DIRECTIVE:
Your task is to print all of the data word for word.

SOURCE EXCERPT:
* * * *

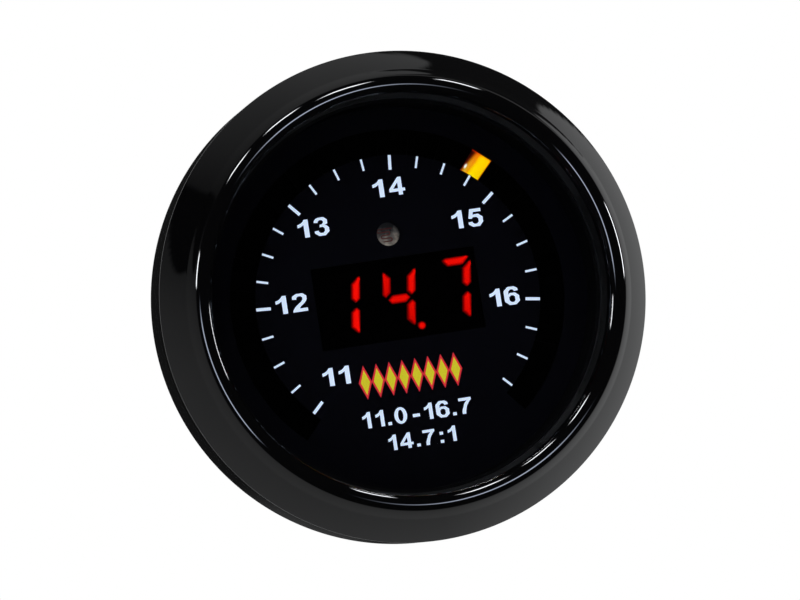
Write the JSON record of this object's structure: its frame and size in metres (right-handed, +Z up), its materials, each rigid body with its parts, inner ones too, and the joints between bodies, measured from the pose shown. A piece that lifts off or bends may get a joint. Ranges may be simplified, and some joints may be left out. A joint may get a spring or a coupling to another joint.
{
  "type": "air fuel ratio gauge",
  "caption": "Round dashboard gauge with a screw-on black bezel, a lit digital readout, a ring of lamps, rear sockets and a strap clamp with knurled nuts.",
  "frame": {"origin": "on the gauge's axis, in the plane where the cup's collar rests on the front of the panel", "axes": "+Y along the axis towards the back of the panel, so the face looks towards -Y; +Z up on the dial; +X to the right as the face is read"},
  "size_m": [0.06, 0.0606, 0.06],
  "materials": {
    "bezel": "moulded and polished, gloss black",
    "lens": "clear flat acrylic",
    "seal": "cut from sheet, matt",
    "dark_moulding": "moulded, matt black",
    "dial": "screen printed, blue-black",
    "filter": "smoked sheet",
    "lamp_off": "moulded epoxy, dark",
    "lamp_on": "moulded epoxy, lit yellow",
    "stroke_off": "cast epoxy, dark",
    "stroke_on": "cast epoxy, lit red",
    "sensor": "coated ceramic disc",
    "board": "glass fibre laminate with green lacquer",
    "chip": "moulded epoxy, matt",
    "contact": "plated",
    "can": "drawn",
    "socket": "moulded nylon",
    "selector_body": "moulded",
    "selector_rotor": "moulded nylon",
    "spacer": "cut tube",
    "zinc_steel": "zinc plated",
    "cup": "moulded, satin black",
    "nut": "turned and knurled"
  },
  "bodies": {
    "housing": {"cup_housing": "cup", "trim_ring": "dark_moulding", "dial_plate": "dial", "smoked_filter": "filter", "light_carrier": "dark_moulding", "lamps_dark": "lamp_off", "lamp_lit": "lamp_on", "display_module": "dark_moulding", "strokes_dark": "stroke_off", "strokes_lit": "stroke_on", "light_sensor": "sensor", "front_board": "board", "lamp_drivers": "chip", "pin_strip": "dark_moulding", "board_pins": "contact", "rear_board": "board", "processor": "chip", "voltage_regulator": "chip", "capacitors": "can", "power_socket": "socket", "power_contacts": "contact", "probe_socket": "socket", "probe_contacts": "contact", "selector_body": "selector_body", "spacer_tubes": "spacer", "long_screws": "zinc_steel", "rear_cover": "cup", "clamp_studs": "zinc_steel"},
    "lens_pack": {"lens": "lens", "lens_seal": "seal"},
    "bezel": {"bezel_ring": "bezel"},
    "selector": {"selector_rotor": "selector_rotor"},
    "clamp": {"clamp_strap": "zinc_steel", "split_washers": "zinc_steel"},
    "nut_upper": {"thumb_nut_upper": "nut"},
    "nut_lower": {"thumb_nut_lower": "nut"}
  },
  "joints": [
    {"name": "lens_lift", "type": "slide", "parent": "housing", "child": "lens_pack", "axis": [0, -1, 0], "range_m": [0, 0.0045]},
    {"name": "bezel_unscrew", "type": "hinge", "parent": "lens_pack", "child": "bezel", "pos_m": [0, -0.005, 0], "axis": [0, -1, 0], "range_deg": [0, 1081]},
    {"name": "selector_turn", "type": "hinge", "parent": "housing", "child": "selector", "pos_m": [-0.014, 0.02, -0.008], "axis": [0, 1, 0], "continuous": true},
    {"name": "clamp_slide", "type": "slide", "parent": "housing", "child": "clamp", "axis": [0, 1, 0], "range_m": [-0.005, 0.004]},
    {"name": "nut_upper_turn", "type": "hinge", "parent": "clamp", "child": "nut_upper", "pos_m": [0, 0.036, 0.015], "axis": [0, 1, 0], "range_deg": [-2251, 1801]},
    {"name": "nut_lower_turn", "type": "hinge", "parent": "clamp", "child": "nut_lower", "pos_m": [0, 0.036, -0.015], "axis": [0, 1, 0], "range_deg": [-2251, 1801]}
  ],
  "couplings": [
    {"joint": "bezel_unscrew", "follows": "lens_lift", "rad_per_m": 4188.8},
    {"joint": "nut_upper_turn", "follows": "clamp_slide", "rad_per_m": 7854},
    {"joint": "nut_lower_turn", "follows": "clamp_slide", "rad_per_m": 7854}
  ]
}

* * * *

RESULT OF THE EXERCISE:
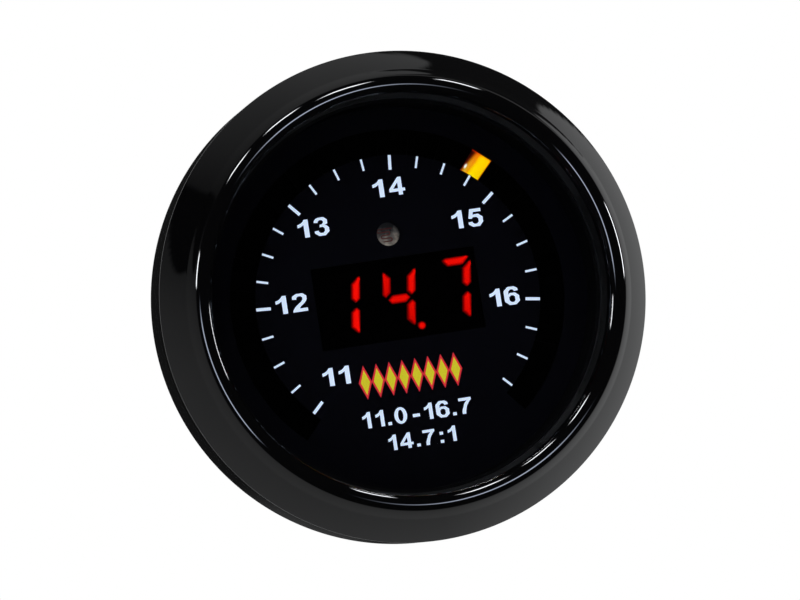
Write the JSON record of this object's structure: its frame and size in metres (right-handed, +Z up), its materials, each rigid body with its parts, inner ones too, and the joints between bodies, measured from the pose shown. A piece that lifts off or bends may get a joint. Ranges may be simplified, and some joints may be left out. A joint may get a spring or a coupling to another joint.
{
  "type": "air fuel ratio gauge",
  "caption": "Round dashboard gauge with a screw-on black bezel, a lit digital readout, a ring of lamps, rear sockets and a strap clamp with knurled nuts.",
  "frame": {"origin": "on the gauge's axis, in the plane where the cup's collar rests on the front of the panel", "axes": "+Y along the axis towards the back of the panel, so the face looks towards -Y; +Z up on the dial; +X to the right as the face is read"},
  "size_m": [0.06, 0.0606, 0.06],
  "materials": {
    "bezel": "moulded and polished, gloss black",
    "lens": "clear flat acrylic",
    "seal": "cut from sheet, matt",
    "dark_moulding": "moulded, matt black",
    "dial": "screen printed, blue-black",
    "filter": "smoked sheet",
    "lamp_off": "moulded epoxy, dark",
    "lamp_on": "moulded epoxy, lit yellow",
    "stroke_off": "cast epoxy, dark",
    "stroke_on": "cast epoxy, lit red",
    "sensor": "coated ceramic disc",
    "board": "glass fibre laminate with green lacquer",
    "chip": "moulded epoxy, matt",
    "contact": "plated",
    "can": "drawn",
    "socket": "moulded nylon",
    "selector_body": "moulded",
    "selector_rotor": "moulded nylon",
    "spacer": "cut tube",
    "zinc_steel": "zinc plated",
    "cup": "moulded, satin black",
    "nut": "turned and knurled"
  },
  "bodies": {
    "housing": {"cup_housing": "cup", "trim_ring": "dark_moulding", "dial_plate": "dial", "smoked_filter": "filter", "light_carrier": "dark_moulding", "lamps_dark": "lamp_off", "lamp_lit": "lamp_on", "display_module": "dark_moulding", "strokes_dark": "stroke_off", "strokes_lit": "stroke_on", "light_sensor": "sensor", "front_board": "board", "lamp_drivers": "chip", "pin_strip": "dark_moulding", "board_pins": "contact", "rear_board": "board", "processor": "chip", "voltage_regulator": "chip", "capacitors": "can", "power_socket": "socket", "power_contacts": "contact", "probe_socket": "socket", "probe_contacts": "contact", "selector_body": "selector_body", "spacer_tubes": "spacer", "long_screws": "zinc_steel", "rear_cover": "cup", "clamp_studs": "zinc_steel"},
    "lens_pack": {"lens": "lens", "lens_seal": "seal"},
    "bezel": {"bezel_ring": "bezel"},
    "selector": {"selector_rotor": "selector_rotor"},
    "clamp": {"clamp_strap": "zinc_steel", "split_washers": "zinc_steel"},
    "nut_upper": {"thumb_nut_upper": "nut"},
    "nut_lower": {"thumb_nut_lower": "nut"}
  },
  "joints": [
    {"name": "lens_lift", "type": "slide", "parent": "housing", "child": "lens_pack", "axis": [0, -1, 0], "range_m": [0, 0.0045]},
    {"name": "bezel_unscrew", "type": "hinge", "parent": "lens_pack", "child": "bezel", "pos_m": [0, -0.005, 0], "axis": [0, -1, 0], "range_deg": [0, 1081]},
    {"name": "selector_turn", "type": "hinge", "parent": "housing", "child": "selector", "pos_m": [-0.014, 0.02, -0.008], "axis": [0, 1, 0], "continuous": true},
    {"name": "clamp_slide", "type": "slide", "parent": "housing", "child": "clamp", "axis": [0, 1, 0], "range_m": [-0.005, 0.004]},
    {"name": "nut_upper_turn", "type": "hinge", "parent": "clamp", "child": "nut_upper", "pos_m": [0, 0.036, 0.015], "axis": [0, 1, 0], "range_deg": [-2251, 1801]},
    {"name": "nut_lower_turn", "type": "hinge", "parent": "clamp", "child": "nut_lower", "pos_m": [0, 0.036, -0.015], "axis": [0, 1, 0], "range_deg": [-2251, 1801]}
  ],
  "couplings": [
    {"joint": "bezel_unscrew", "follows": "lens_lift", "rad_per_m": 4188.8},
    {"joint": "nut_upper_turn", "follows": "clamp_slide", "rad_per_m": 7854},
    {"joint": "nut_lower_turn", "follows": "clamp_slide", "rad_per_m": 7854}
  ]
}